**Short exercise:** Restate the opening lines of the material below word for word, stopping after the line that contains "braked swivel casters.".
START
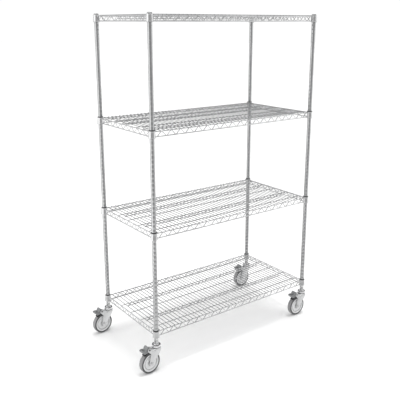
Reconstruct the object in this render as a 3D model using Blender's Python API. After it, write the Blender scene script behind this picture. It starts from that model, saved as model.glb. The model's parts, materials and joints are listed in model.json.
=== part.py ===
"""Wire shelf cart: four welded wire shelves clamped to four round posts, on four braked swivel casters.

Metres, +Z up. The floor is z = 0 and the origin is under the middle of the whole cart's box. +X runs
along the shelves' long side, -Y is the front, and the casters trail towards -X.
"""

import math

import bmesh
import bpy
from mathutils import Matrix, Vector

# Driving dimensions.
INCH = 0.0254
GAP = 0.0003                                # between pieces that touch on the real cart

POST_SPACING = (46.0 * INCH, 22.5 * INCH)   # between post axes, along X and along Y
POST_RADIUS = 0.5 * INCH
POST_WALL = 0.0012
POST_FOOT = 0.162
CAP_HEIGHT = 0.003
CAP_PLUG = 0.012

SLEEVE_TOPS = {                             # height of the top of each shelf's clamping sleeves
    "bottom": 9.6 * INCH,
    "lower": 32.6 * INCH,
    "upper": 54.6 * INCH,
    "top": 77.6 * INCH,
}
SLEEVE_LENGTH = 0.0445
SLEEVE_RADII = (0.0149, 0.0170)             # outside, at the top and at the bottom
COLLAR_BOTTOM = 0.0432                      # below the sleeve's top
COLLAR_RADII = (0.0172, 0.0195)             # outside, at the top and at the bottom

DECK_DROP = 0.0045                          # deck surface, below the sleeve's top
DECK_PITCH = 1.0 * INCH
DECK_WIRE = 0.003
RAIL = 0.0057
RAIL_ENDS = (0.0161, 0.0180)                # from the post's axis, of the top and of the bottom rail
TRUSS_DEPTH = 0.0305                        # between the top and the bottom rails' middles
STRUT = 0.004
STRUTS_LONG = 5                             # slanted struts between the rails of a long side
STRUTS_SHORT = 3
STRUTS_SUPPORT = 3
SUPPORT = 0.0045                            # lengthwise wires under the deck
SUPPORT_DEPTH = 0.014                       # between such a wire and the lower one hung from it
SUPPORT_SHORT = 2.5 * INCH                  # the lower wire ends this far from the post's axis
SUPPORTS = {0.1: False, 0.3: True, 0.5: False, 0.7: True, 0.9: False}   # place across: with a lower wire

WHEEL_RADIUS = 0.0635
WHEEL_WIDTH = 0.032
CORE_RADIUS = 0.0533
TRAIL = 0.0495                              # the wheel's axle, behind the swivel axis
TRAIL_ANGLES = {                            # each trailing direction, turned from -X towards the front
    "front_left": math.radians(5),
    "front_right": 0,
    "rear_left": math.radians(5),
    "rear_right": 0,
}
AXLE_RADIUS = 0.004
AXLE_HEAD = (0.007, 0.004)                  # radius and thickness of the bolt's head and its nut
LEG_INSIDE = 0.0195                         # half the clear width of the fork
LEG_WALL = 0.0025
FORK_WIDTH = 2 * (LEG_INSIDE + LEG_WALL)
LEG_END = 0.0135                            # radius of the leg's foot, round the axle
EAR_RADIUS = 0.0125                         # of the raised ear round the pedal's pin
CROWN_TOP = 0.146
CROWN_RADIUS = 0.027
CROWN_DEPTH = 0.0065
BRIDGE_ENDS = (-0.034, 0.0165)              # plate between the legs under the crown, along X

STEM_RADIUS = 0.005
STEM_TOP = 0.214
SEAT_RADIUS = 0.0135
RACE_RADII = (0.020, 0.0245)                # underneath and at its rim
RACE_HEIGHTS = (0.002, 0.010, 0.0115)       # rim's foot, rim's top and the hub, over the race's underside
RIVET_HEAD = (0.008, 0.0022)                # radius and thickness
ADAPTER_ENDS = (0.166, 0.212)               # its foot and its top

PEDAL_PIVOT = (-0.062, 0.150)               # along X and up, in the caster's own frame
PEDAL_PIN = 0.0024
PEDAL_WIDTH = 0.034
SHOE_PIVOT = (-0.022, 0.133)
SHOE_PIN = 0.0022
SHOE_EYE = 0.0052
SHOE_WIDTH = 0.028
SHOE_RADII = (0.0672, 0.0697)               # under and over the strip, from the wheel's axle

POST_FACETS = 12
WHEEL_FACETS = 20
PIN_FACETS = 12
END
**Solution:**
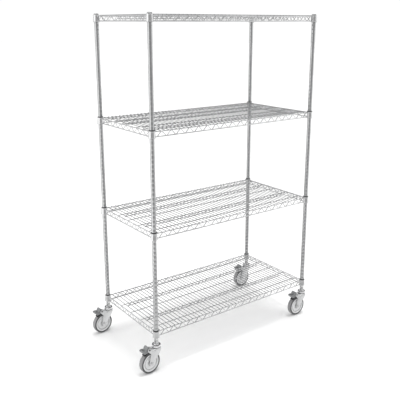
Reconstruct the object in this render as a 3D model using Blender's Python API. After it, write the Blender scene script behind this picture. It starts from that model, saved as model.glb. The model's parts, materials and joints are listed in model.json.
=== part.py ===
"""Wire shelf cart: four welded wire shelves clamped to four round posts, on four braked swivel casters.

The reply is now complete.